_TASK OBJECTIVE_
Within the entries below, find the portion that opens with the line containing "What FreeCAD Python" and closes with the line containing "# The origin". Retype that portion exactly and only.
* BEGIN *
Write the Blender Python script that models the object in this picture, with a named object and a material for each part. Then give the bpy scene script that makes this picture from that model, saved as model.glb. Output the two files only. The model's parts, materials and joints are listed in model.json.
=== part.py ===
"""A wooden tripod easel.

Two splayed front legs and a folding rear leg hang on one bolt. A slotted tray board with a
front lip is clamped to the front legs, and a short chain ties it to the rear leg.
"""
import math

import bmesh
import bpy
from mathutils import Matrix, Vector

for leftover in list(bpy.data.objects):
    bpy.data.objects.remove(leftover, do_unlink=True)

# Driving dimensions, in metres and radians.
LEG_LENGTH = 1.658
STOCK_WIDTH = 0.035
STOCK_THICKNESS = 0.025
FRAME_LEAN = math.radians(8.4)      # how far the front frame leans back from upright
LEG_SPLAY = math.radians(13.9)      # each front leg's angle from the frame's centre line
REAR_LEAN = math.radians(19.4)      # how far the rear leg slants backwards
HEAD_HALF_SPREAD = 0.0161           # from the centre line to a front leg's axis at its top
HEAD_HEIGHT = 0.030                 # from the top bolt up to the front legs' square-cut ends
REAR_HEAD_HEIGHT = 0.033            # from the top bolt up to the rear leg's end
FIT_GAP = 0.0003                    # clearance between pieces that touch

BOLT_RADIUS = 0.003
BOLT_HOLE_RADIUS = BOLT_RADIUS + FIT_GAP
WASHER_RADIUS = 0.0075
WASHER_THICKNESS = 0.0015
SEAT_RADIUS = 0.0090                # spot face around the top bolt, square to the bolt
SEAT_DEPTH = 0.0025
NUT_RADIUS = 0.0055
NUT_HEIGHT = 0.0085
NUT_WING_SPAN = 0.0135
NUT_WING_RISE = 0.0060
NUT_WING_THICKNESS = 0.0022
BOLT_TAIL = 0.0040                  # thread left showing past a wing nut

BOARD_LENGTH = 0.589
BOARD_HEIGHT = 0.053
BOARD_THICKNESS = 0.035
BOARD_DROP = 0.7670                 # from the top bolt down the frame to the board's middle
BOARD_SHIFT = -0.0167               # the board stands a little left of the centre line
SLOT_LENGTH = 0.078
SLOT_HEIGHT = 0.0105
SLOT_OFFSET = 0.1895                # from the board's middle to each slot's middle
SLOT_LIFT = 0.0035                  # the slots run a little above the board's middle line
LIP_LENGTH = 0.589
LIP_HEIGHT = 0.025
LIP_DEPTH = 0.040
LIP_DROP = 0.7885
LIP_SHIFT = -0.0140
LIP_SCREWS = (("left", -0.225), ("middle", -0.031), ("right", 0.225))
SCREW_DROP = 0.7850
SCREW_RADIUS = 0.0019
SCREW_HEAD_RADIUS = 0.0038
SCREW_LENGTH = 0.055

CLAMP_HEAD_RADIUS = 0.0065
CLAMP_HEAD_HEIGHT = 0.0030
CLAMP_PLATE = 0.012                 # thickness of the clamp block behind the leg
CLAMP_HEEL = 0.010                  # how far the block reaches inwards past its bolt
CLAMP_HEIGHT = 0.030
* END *
* BEGIN *
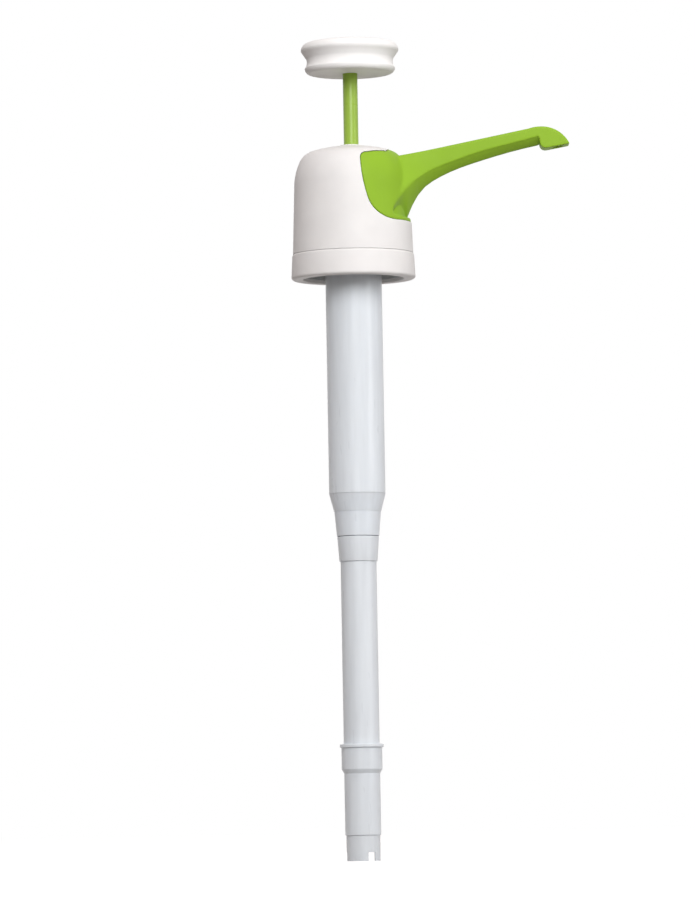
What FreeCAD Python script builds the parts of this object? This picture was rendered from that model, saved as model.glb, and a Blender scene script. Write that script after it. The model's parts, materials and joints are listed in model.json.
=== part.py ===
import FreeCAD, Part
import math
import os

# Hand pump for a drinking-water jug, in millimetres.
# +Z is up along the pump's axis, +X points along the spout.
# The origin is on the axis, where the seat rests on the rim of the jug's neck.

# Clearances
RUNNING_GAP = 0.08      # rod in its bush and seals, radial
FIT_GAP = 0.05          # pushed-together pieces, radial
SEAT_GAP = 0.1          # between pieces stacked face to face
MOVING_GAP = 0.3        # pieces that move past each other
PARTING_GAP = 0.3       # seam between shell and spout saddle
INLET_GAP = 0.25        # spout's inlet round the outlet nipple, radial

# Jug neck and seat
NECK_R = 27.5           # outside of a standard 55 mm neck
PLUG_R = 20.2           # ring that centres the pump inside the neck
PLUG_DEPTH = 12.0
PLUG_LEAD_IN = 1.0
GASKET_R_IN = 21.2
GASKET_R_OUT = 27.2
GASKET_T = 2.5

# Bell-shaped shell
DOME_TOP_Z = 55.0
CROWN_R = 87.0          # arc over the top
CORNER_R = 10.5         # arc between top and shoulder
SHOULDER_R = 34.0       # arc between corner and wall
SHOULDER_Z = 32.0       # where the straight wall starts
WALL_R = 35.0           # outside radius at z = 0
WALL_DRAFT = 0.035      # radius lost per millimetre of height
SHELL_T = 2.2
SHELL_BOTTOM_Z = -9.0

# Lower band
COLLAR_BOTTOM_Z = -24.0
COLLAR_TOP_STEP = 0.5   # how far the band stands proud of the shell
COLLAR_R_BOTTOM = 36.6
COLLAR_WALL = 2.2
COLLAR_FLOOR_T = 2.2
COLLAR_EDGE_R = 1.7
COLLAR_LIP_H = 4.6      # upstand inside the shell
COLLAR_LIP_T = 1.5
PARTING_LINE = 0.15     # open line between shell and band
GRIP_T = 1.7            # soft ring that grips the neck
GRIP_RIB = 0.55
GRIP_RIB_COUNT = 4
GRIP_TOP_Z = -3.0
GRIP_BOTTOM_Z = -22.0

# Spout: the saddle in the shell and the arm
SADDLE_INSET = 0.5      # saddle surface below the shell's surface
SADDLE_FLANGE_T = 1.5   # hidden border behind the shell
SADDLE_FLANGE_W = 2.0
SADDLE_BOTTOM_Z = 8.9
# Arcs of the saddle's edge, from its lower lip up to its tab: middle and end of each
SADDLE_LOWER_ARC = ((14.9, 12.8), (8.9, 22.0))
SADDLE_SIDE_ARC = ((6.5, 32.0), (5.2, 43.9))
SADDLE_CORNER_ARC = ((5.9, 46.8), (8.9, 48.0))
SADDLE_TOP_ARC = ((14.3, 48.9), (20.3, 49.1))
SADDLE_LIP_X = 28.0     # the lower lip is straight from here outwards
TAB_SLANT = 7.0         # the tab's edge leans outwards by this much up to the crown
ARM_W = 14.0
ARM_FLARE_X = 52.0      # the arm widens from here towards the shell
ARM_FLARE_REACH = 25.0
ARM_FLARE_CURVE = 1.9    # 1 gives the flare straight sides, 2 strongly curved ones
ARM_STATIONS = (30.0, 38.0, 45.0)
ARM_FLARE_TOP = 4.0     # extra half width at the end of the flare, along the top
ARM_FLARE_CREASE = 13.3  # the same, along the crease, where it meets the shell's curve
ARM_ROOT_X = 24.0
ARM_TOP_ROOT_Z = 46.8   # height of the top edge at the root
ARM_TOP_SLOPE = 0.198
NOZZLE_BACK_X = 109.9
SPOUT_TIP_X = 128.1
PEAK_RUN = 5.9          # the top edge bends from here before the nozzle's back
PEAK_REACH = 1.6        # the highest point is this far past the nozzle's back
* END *
_RESULT OF THIS EXERCISE_
What FreeCAD Python script builds the parts of this object? This picture was rendered from that model, saved as model.glb, and a Blender scene script. Write that script after it. The model's parts, materials and joints are listed in model.json.
=== part.py ===
import FreeCAD, Part
import math
import os

# Hand pump for a drinking-water jug, in millimetres.
# +Z is up along the pump's axis, +X points along the spout.
# The origin is on the axis, where the seat rests on the rim of the jug's neck.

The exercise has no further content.